Ese primer párrafo ocupa un espacio epistemológico peculiar en la prensa angosajona. Por un lado, cada una de las aseveraciones que contiene ha sido repetida una y otra vez en periódicos desde Sydney hasta Seattle, desde Johannesbourg hasta Toronto. Son ideas que son tratadas como “cosas que todo el mundo sabe”, parte de una visión compartida por una inteligentsia internacional que quiere creerse ponderada a la hora de evaluar los aciertos y desatinos del legado de Chávez en su justa perspectiva, balanceando sus logros sociales con su tinte autoritario.

El detalle es que, como cualquier venezolano medianamente instruido sabe perfectamente bien, son todas mentiras.

La nacionalización de nuestra industria petrolera data del año ’75, la educación obligatoria y gratuita se decretó en 1870, y se masifica a partir de 1945. El sistema de salud público tiene antecedentes que remontan a 1891, y el Instituto Venezolano del Seguro Social se funda en 1946.

Las fuerzas armadas venezolanas vienen ensanchando a la élite del país desde los años 60 como lo demuestra, justamente, la carrera de Hugo Chávez – un muchacho de Sabaneta que ha podido llegar a general. Un punto especialmente barroco tiene que ver con los programas de alfabetización para adultos, reclamados por el presidente Chávez como innovación suya aún cuando él mismo, en su época de adolescente en los años 60, fue voluntario de ACUDE, el programa de alfabetización de la época, y obtuvo un certificado que lo demuestra.

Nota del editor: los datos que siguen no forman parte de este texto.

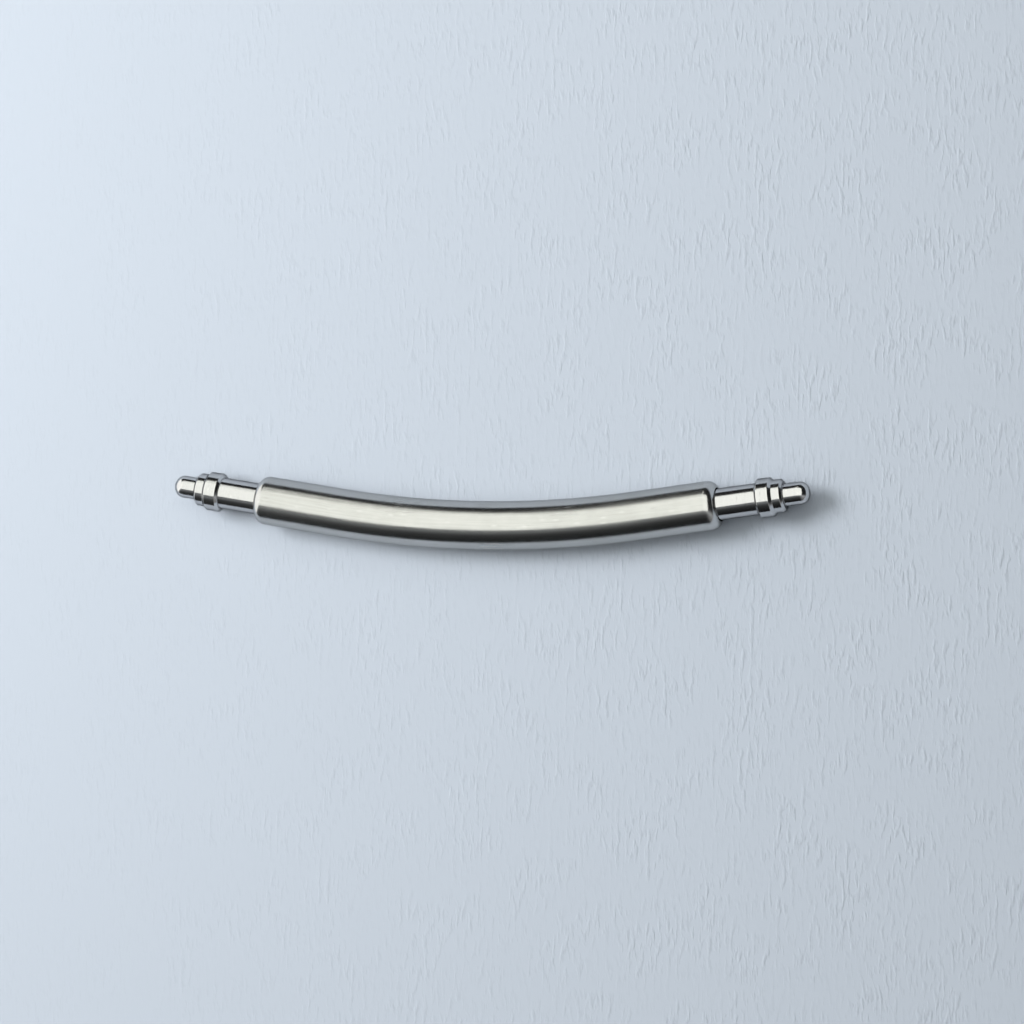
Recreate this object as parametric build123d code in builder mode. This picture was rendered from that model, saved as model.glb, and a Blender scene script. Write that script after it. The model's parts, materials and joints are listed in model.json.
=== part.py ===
from build123d import *
import os
from math import asin, cos, degrees, dist, pi, radians, sin, sqrt

# Curved spring bar with double flanges, for the strap of a round watch case.
# A bent steel barrel holds a coil spring, which pushes a turned pin out of each mouth.
# Sizes are in millimetres and angles in degrees.
# +X runs along the bar, its ends lean towards +Y, and the barrel lies on Z = 0.

# Barrel: a drawn tube, bent in its middle, with both mouths curled in over the pins
barrel_diameter = 1.80
barrel_wall = 0.20
barrel_bend_radius = 40.5
barrel_bend_degrees = 16.65
barrel_straight = 3.08
curl_inner_radius = 0.22
curl_depth = 0.09

# Pins: one turned piece each, with a shank, two flanges, a tip, a head and a guide tail
pin_clearance = 0.03
shank_length = 1.47
inner_flange_height = 0.14
inner_flange_length = 0.61
outer_flange_height = 0.03
outer_flange_length = 0.40
flange_bevel = 0.09
tip_diameter = 0.82
tip_flat_diameter = 0.10
tip_length = 0.91
head_length = 0.40
tail_length = 1.10
tail_bevel = 0.06

# Spring: round wire in one even coil between the two heads
spring_wire = 0.18
spring_turns = 25
spring_clearance = 0.12
spring_seat_gap = 0.02
tail_clearance = 0.08

# Radii that follow from each other, from the barrel inwards
barrel_radius = barrel_diameter / 2
bore_radius = barrel_radius - barrel_wall
mouth_radius = bore_radius - curl_depth
shank_radius = mouth_radius - pin_clearance
head_radius = bore_radius - pin_clearance
inner_flange_radius = shank_radius + inner_flange_height
outer_flange_radius = shank_radius + outer_flange_height
tip_radius = tip_diameter / 2
tip_round = (tip_diameter - tip_flat_diameter) / 2
wire_radius = spring_wire / 2
coil_radius = bore_radius - spring_clearance - wire_radius
tail_radius = coil_radius - wire_radius - tail_clearance

# The curl: its two faces share one centre line, and the outer one ends at the mouth
curl_centre_radius = bore_radius - curl_inner_radius
curl_outer_radius = curl_inner_radius + barrel_wall
head_round = curl_inner_radius - pin_clearance
curl_outer_end = degrees(asin((mouth_radius - curl_centre_radius) / curl_outer_radius))
curl_inner_end = degrees(asin((mouth_radius - curl_centre_radius) / curl_inner_radius))
head_round_end = degrees(asin((shank_radius - curl_centre_radius) / head_round))
curl_length = curl_outer_radius * cos(radians(curl_outer_end))

# Places along the pin, measured outwards from the mouth of the barrel
inner_flange_end = shank_length + inner_flange_length
outer_flange_end = inner_flange_end + outer_flange_length
tip_end = outer_flange_end + tip_length
head_back = -curl_length - head_length
tail_end = head_back - tail_length

# The bend: each end of the barrel leans by half of it
lean = radians(barrel_bend_degrees) / 2
bend_half_length = barrel_bend_radius * lean
bend_rise = barrel_bend_radius * (1 - cos(lean))


def rise(along, out, rounding=0):
    """Rise towards +Y, over the middle of the barrel's axis, of an edge at one end.

    The edge lies at a distance along the end's axis from the mouth, and out from the axis.
    """
    return bend_rise + (barrel_straight + along) * sin(lean) + out * cos(lean) + rounding


# The origin is the middle of the bar's outline, on the surface that it lies on
highest_rise = max(
    rise(inner_flange_end - flange_bevel, inner_flange_radius),
    rise(outer_flange_end - flange_bevel, outer_flange_radius),
    rise(tip_end - tip_round, tip_radius - tip_round, tip_round),
    rise(-curl_length, curl_centre_radius, curl_outer_radius),
)
axis_y = (barrel_radius - highest_rise) / 2
axis_z = barrel_radius
bend_centre = Vector(0, axis_y + barrel_bend_radius, axis_z)


def centre_line(along):
    """Point, direction and inward normal of the barrel's axis, at a length from its middle."""
    turn = max(-lean, min(lean, along / barrel_bend_radius))
    straight = along - turn * barrel_bend_radius
    direction = Vector(cos(turn), sin(turn), 0)
    inward = Vector(-sin(turn), cos(turn), 0)
    return bend_centre - inward * barrel_bend_radius + direction * straight, direction, inward


def mouth_plane(side):
    """Plane at one mouth, with its x out along the pin and its y across, side being 1 or -1."""
    point, direction, _ = centre_line(side * (bend_half_length + barrel_straight))
    return Plane(origin=point, x_dir=direction * side, z_dir=(0, 0, side))


right_mouth = mouth_plane(1)
left_mouth = mouth_plane(-1)
upright = Vector(0, 0, 1)

# Barrel: the bent middle is turned about the centre of the bend, each end about its own axis
bend_start, bend_start_direction, _ = centre_line(-bend_half_length)
with BuildPart() as barrel:
    with BuildSketch(Plane(origin=bend_start, x_dir=upright, z_dir=bend_start_direction)):
        Circle(barrel_radius)
        Circle(bore_radius, mode=Mode.SUBTRACT)
    revolve(axis=Axis(bend_centre, upright), revolution_arc=barrel_bend_degrees)
    for mouth in (left_mouth, right_mouth):
        with BuildSketch(mouth) as end_wall:
            with BuildLine():
                curl_inside = CenterArc(
                    (-curl_length, curl_centre_radius), curl_inner_radius, 90, curl_inner_end - 90
                )
                curl_outside = CenterArc(
                    (-curl_length, curl_centre_radius),
                    curl_outer_radius,
                    curl_outer_end,
                    90 - curl_outer_end,
                )
                Line(curl_inside @ 1, curl_outside @ 0)
                Polyline(
                    curl_outside @ 1,
                    (-barrel_straight, barrel_radius),
                    (-barrel_straight, bore_radius),
                    curl_inside @ 0,
                )
            make_face()
        revolve(axis=Axis(mouth.origin, mouth.x_dir))

# Pins: the head is rounded in front to lie inside the curl, and the tail guides the spring
pins = []
for mouth in (left_mouth, right_mouth):
    with BuildPart() as pin:
        with BuildSketch(mouth):
            with BuildLine():
                head_front = CenterArc(
                    (-curl_length, curl_centre_radius), head_round, head_round_end, 90 - head_round_end
                )
                tip_front = CenterArc(
                    (tip_end - tip_round, tip_radius - tip_round), tip_round, 0, 90
                )
                Polyline(
                    head_front @ 1,
                    (head_back, head_radius),
                    (head_back, tail_radius),
                    (tail_end + tail_bevel, tail_radius),
                    (tail_end, tail_radius - tail_bevel),
                    (tail_end, 0),
                    (tip_end, 0),
                    tip_front @ 0,
                )
                Polyline(
                    tip_front @ 1,
                    (outer_flange_end, tip_radius),
                    (outer_flange_end, outer_flange_radius - flange_bevel),
                    (outer_flange_end - flange_bevel, outer_flange_radius),
                    (inner_flange_end, outer_flange_radius),
                    (inner_flange_end, inner_flange_radius - flange_bevel),
                    (inner_flange_end - flange_bevel, inner_flange_radius),
                    (shank_length + flange_bevel, inner_flange_radius),
                    (shank_length, inner_flange_radius - flange_bevel),
                    (shank_length, shank_radius),
                    head_front @ 0,
                )
            make_face()
        revolve(axis=Axis(mouth.origin, mouth.x_dir))
    pins.append(pin)
left_pin, right_pin = pins

# Spring: the coil follows the barrel's axis from one head to the other
coil_half_length = (
    bend_half_length + barrel_straight + head_back - wire_radius - spring_seat_gap
)
coil_pitch = 2 * coil_half_length / spring_turns


def coil_point(turn):
    """Point on the middle of the wire, after so many turns, and the wire's direction there."""
    along = turn * coil_pitch - coil_half_length
    centre, direction, inward = centre_line(along)
    angle = 2 * pi * turn
    outward = inward * cos(angle) + upright * sin(angle)
    around = upright * cos(angle) - inward * sin(angle)
    bent = abs(along) < bend_half_length
    stretch = 1 - coil_radius * cos(angle) / barrel_bend_radius if bent else 1
    heading = direction * stretch * coil_pitch + around * coil_radius * 2 * pi
    return centre + outward * coil_radius, heading.normalized()


def biarc_middle(start, start_heading, end, end_heading):
    """Point where two arcs, each tangent to one end's heading, join without a kink."""
    chord = end - start
    headings = start_heading + end_heading
    spread = 2 * (1 - start_heading.dot(end_heading))
    reach = chord.dot(headings)
    arm = (sqrt(reach**2 + spread * chord.dot(chord)) - reach) / spread
    joint = (start + start_heading * arm + end - end_heading * arm) / 2
    return joint, chord - headings * arm


first_point, first_heading = coil_point(0)
with BuildPart() as spring:
    with BuildLine() as coil:
        for half_turn in range(2 * spring_turns):
            start, start_heading = coil_point(half_turn / 2)
            end, end_heading = coil_point((half_turn + 1) / 2)
            joint, joint_heading = biarc_middle(start, start_heading, end, end_heading)
            TangentArc(start, joint, tangent=start_heading)
            TangentArc(joint, end, tangent=joint_heading)
    with BuildSketch(Plane(origin=first_point, z_dir=first_heading)):
        Circle(wire_radius)
    sweep()

# The least gap between turns is measured on points, between those over half a turn apart
points_per_turn = 24
wire_points = [
    tuple(coil_point(step / points_per_turn)[0]) for step in range(spring_turns * points_per_turn)
]
least_gap = min(
    dist(point, other)
    for index, point in enumerate(wire_points)
    for other in wire_points[index + points_per_turn // 2 : index + 2 * points_per_turn]
) - spring_wire
wire_length = sum(edge.length for edge in coil.edges())
wire_volume = wire_length * pi * wire_radius**2
print(f"spring: {spring_turns} turns, pitch {coil_pitch:.3f}, least gap between turns {least_gap:.3f}")
print(f"spring: wire {wire_length:.2f} long, volume {spring.part.volume:.4f}, by section {wire_volume:.4f}")

os.makedirs("parts", exist_ok=True)
for name, piece in (
    ("barrel", barrel),
    ("left_pin", left_pin),
    ("right_pin", right_pin),
    ("spring", spring),
):
    piece.part.label = name
    export_step(piece.part, f"parts/{name}.step")
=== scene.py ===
"""Looks of a curved spring bar with double flanges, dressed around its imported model.

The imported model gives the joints, from which the bar's axis is worked out. Every surface here is a
profile carried along that axis: the bent barrel with its curled mouths, the two turned pins and the
coil inside. Sizes are real ones in millimetres and are turned into metres where a mesh is made.
"""

import json
import logging
import math
from dataclasses import dataclass, field
from enum import Enum

import bpy
import numpy as np
from mathutils import Matrix, Vector


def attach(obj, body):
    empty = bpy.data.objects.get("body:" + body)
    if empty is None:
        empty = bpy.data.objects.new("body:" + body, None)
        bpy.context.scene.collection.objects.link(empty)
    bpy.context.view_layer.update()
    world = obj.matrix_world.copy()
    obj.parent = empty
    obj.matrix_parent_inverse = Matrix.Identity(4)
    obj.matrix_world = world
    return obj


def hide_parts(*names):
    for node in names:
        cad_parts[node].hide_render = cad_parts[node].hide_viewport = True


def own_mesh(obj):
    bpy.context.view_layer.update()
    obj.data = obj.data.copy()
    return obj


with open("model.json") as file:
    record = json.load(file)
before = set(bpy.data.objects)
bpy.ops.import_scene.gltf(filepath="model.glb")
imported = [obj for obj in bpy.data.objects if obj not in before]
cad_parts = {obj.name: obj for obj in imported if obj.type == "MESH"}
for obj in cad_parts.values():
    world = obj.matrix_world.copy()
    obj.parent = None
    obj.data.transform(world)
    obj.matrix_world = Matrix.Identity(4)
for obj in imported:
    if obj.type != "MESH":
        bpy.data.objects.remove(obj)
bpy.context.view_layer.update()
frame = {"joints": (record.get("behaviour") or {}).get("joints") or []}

log = logging.getLogger("spring_bar")

MM = 0.001

# Length of each straight end of the barrel, in millimetres
STRAIGHT_END = 3.08
# Points nearer together than this, in millimetres, are one point
ONE_POINT = 1e-9

Array = np.ndarray
Socket = bpy.types.NodeSocket
Triple = tuple[float, float, float]
Span = tuple[float, float]

UPWARD = np.array([0.0, 0.0, 1.0])


# Shapes: arrays of points in millimetres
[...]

Aún así, en la discusión angloparlante sobre el legado de Chávez, a todos estos hechos los desaparecieron. A los venezolanos con memoria no nos queda más que admirar la eficiencia de la maquinaria de producción de verdades que logró montar el gobierno: engendro orweliano de singular eficacia. Sería mezquino negarle un reconocimiento a Andrés Izarra. ¿Qué otro ministro, qué personaje del estamento oficial ha trabajado con tanto éxito?

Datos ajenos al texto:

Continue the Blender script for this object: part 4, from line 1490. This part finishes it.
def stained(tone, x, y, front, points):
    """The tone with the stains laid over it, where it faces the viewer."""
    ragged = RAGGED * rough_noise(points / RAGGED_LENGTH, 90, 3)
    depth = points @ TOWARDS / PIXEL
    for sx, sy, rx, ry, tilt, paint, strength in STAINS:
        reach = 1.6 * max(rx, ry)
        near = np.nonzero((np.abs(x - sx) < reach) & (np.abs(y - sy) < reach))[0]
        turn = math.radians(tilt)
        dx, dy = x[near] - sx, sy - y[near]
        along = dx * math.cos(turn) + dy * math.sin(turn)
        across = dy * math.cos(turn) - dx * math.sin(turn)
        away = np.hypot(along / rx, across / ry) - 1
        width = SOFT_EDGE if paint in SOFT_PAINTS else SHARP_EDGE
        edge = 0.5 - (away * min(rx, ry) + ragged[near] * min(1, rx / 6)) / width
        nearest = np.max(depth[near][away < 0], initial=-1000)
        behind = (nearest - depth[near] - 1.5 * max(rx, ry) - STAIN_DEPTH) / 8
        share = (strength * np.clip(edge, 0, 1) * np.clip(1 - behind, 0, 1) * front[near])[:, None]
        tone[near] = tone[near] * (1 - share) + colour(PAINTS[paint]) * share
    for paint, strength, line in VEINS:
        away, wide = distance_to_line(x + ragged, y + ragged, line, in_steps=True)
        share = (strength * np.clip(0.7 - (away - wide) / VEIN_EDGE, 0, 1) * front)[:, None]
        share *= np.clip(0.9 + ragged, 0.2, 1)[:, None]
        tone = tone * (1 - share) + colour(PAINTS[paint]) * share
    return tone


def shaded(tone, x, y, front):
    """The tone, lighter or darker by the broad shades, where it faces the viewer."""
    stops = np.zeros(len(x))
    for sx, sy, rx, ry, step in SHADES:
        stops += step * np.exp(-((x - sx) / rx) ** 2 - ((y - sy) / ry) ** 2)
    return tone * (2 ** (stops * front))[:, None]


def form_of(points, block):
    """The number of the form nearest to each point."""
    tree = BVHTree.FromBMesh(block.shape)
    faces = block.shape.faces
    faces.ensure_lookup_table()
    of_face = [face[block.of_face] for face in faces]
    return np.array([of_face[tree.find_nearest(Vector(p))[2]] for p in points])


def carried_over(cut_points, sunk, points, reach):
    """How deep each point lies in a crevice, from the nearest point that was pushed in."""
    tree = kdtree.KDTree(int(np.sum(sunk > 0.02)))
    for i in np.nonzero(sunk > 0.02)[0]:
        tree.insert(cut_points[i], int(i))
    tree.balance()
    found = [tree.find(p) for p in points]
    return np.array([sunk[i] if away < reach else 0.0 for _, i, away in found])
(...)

Mi oficio como escritor sobre Venezuela en inglés me pone cara a cara con el rotundo éxito de la propaganda oficial todos los días. Esta semana me ha tocado participar en debates rocambolescos con medios de comunicación de habla inglesa. En uno de ellos un entrevistador, atónito, me preguntó que como puedo decir que en Venezuela la industria petrolera no la nacionalizó Chávez sino su enemigo jurado, Carlos Andrés Pérez, cuando “todo el mundo sabe” que la industria la nacionalizó Chávez en el 2003. Mientras le explicaba hechos que, en mi época, cualquier alumno de bachillerato debía saberse de memoria, mi entrevistador reaccionaba como si estuviese tratando de convencerlo de que el cielo es verde y la grama es azul. Era fácil intuir como me percibía: “just another reactionary oligarch,” sin duda decía para sus adentros.

Participar en discusiones así es una experiencia dura y enajenante. Termina uno por cuestionar su propia cordura por un instante. Es solo después, en los momentos de reflexión, que voy entendiendo. Resulta que mientras andábamos distraídos, la historia cambió…o, más bien, un enorme despliegue propagandístico se encargó de cambiarla.

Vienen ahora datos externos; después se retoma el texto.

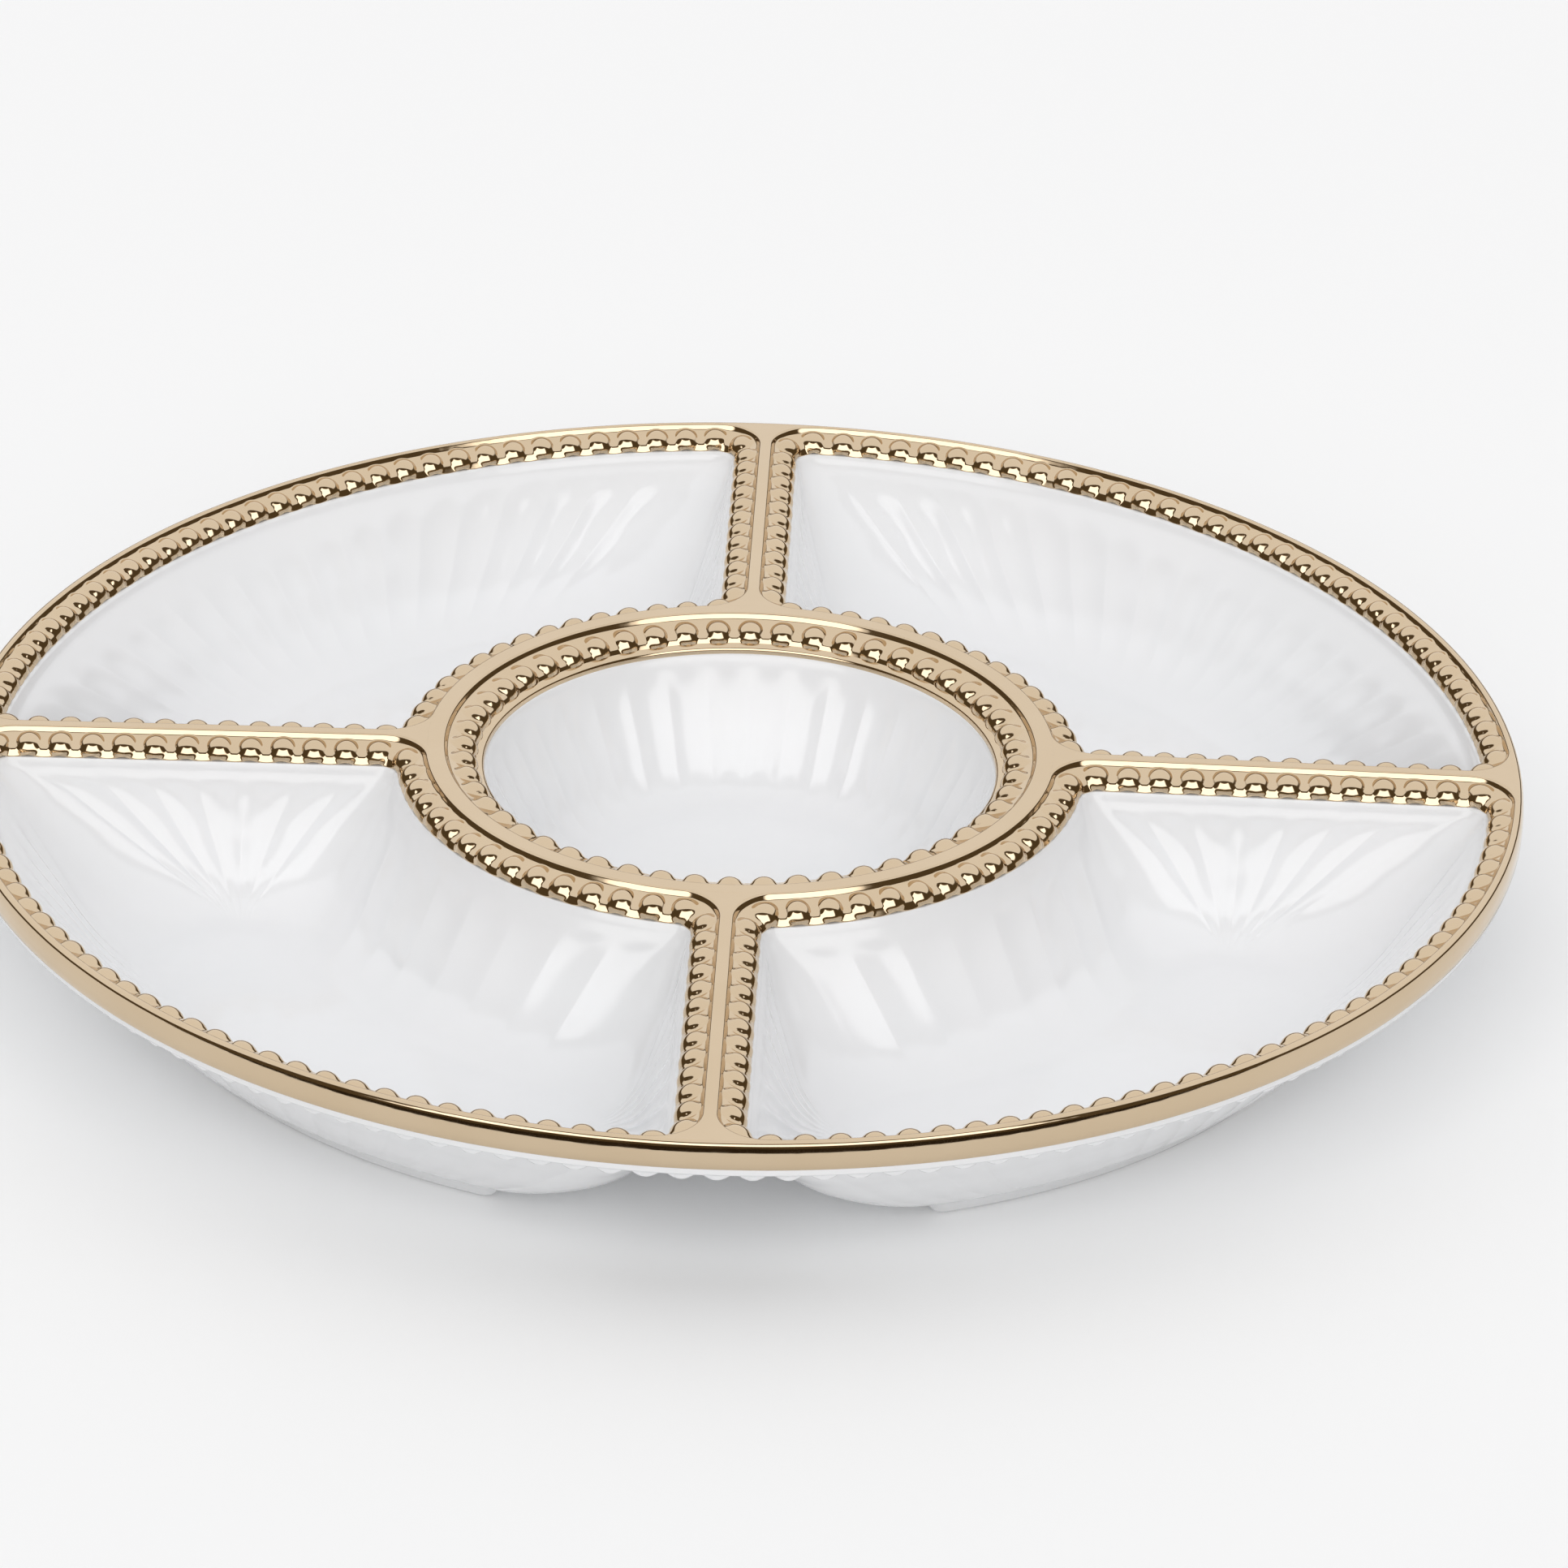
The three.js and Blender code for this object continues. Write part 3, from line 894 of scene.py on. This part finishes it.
def add_studio():
    world = bpy.data.worlds.new("studio")
    bpy.context.scene.world = world
    world.use_nodes = True
    nodes, links = world.node_tree.nodes, world.node_tree.links

    def maths(operation, *values):
        node = nodes.new("ShaderNodeMath")
        node.operation = operation
        for socket, value in zip(node.inputs, values):
            if isinstance(value, (int, float)):
                socket.default_value = value
            else:
                links.new(value, socket)
        return node.outputs[0]

    where = nodes.new("ShaderNodeTexCoord")
    split = nodes.new("ShaderNodeSeparateXYZ")
    links.new(where.outputs["Generated"], split.inputs[0])
    x, y, z = split.outputs
    up = maths("DEGREES", maths("ARCSINE", z))
    forward = maths("MULTIPLY", y, -1.0)
    aside = maths("DEGREES", maths("ARCTAN2", maths("ABSOLUTE", x), forward))

    def below(value, edge):
        return ranged(nodes, links, value, *edge, 1, 0)

    def above(value, edge):
        return ranged(nodes, links, value, *edge, 0, 1)

    slant = maths(
        "MAXIMUM",
        maths("MULTIPLY", forward, DARK_CLIMB),
        maths("MULTIPLY", forward, DARK_SINK),
    )
    dark = below(maths("SUBTRACT", z, slant), DARK_LEVEL)
    window = maths("MULTIPLY", below(up, WINDOW_TOP), above(up, WINDOW_LOW))
    window = maths("MULTIPLY", window, below(aside, WINDOW_SIDE))
    room = mixed_colour(nodes, links, dark, PALE, DARK)
    lit = mixed_colour(nodes, links, window, (0, 0, 0), (WINDOW_LIGHT,) * 3)
    total = nodes.new("ShaderNodeVectorMath")
    links.new(room, total.inputs[0])
    links.new(lit, total.inputs[1])
    direct = nodes.new("ShaderNodeLightPath").outputs["Is Camera Ray"]
    seen = mixed_colour(nodes, links, direct, total.outputs[0], BACKDROP)
    background = nodes["Background"]
    links.new(seen, background.inputs["Color"])
    background.inputs["Strength"].default_value = 1.0


# ---- Camera ----

CAMERA_PLACE = Vector((0.04133, -1.48990, 0.81109))
CAMERA_AIM = Vector((0.01059, -0.01698, 0.04200))
CAMERA_ROLL = math.radians(1.455)
CAMERA_LENS = 167.34


def add_camera():
    data = bpy.data.cameras.new("camera")
    data.lens = CAMERA_LENS
    data.sensor_width = 36
    data.clip_end = 50
    camera = bpy.data.objects.new("camera", data)
    facing = (CAMERA_AIM - CAMERA_PLACE).to_track_quat("-Z", "Y").to_matrix().to_4x4()
    roll = Matrix.Rotation(CAMERA_ROLL, 4, "Z")
    camera.matrix_world = Matrix.Translation(CAMERA_PLACE) @ facing @ roll
    bpy.context.scene.collection.objects.link(camera)
    bpy.context.scene.camera = camera


add_floor()
add_studio()
add_camera()
bpy.context.scene.view_settings.view_transform = "Standard"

Cualquiera entiende por qué al chavismo le interesaba perpetrar esta patraña, lo difícil es entender por qué es tan fácil venderla en el exterior. En parte se explica por la clásica infatuación del primer mundo con el romance de la izquierda latinoamericana radical – fenómeno “Tengo una remera del ché/y no sé por qué.”

Pero va más allá de eso.

Para muchos observadores internacionales resulta sencillamente inimaginable que una figura del radicalismo retórico de un Chávez haya liderado un gobierno que, en los hechos, hizo tan poco para cambiar las estructuras sociales que heredó. La distancia abismal, esquizofrenizante, entre un discurso revolucionario y una práctica de gobierno que se conformaba con actualizar al petropopulismo y reconciliarlo con el siglo XXI sobrepasa la capacidad de comprensión de una inteligentsia internacional acostumbrada a un mínimo de coherencia entre lo que se dice y lo que se hace. Mucho más fácil, mucho más natural, es presumir que un gobierno que habla así de golpeao seguramente habrá acometido grandes reformas.

Es una inferencia lógica que Andrés Izarra, en sus años de encargado de la propaganda del régimen, explotó con letal eficiencia para ir tejiendo una mitología en torno a la figura de Chávez. Mi parte más maquiavélica no puede dejar de admirarlo por la osadía de la operación, y lo completo de su éxito.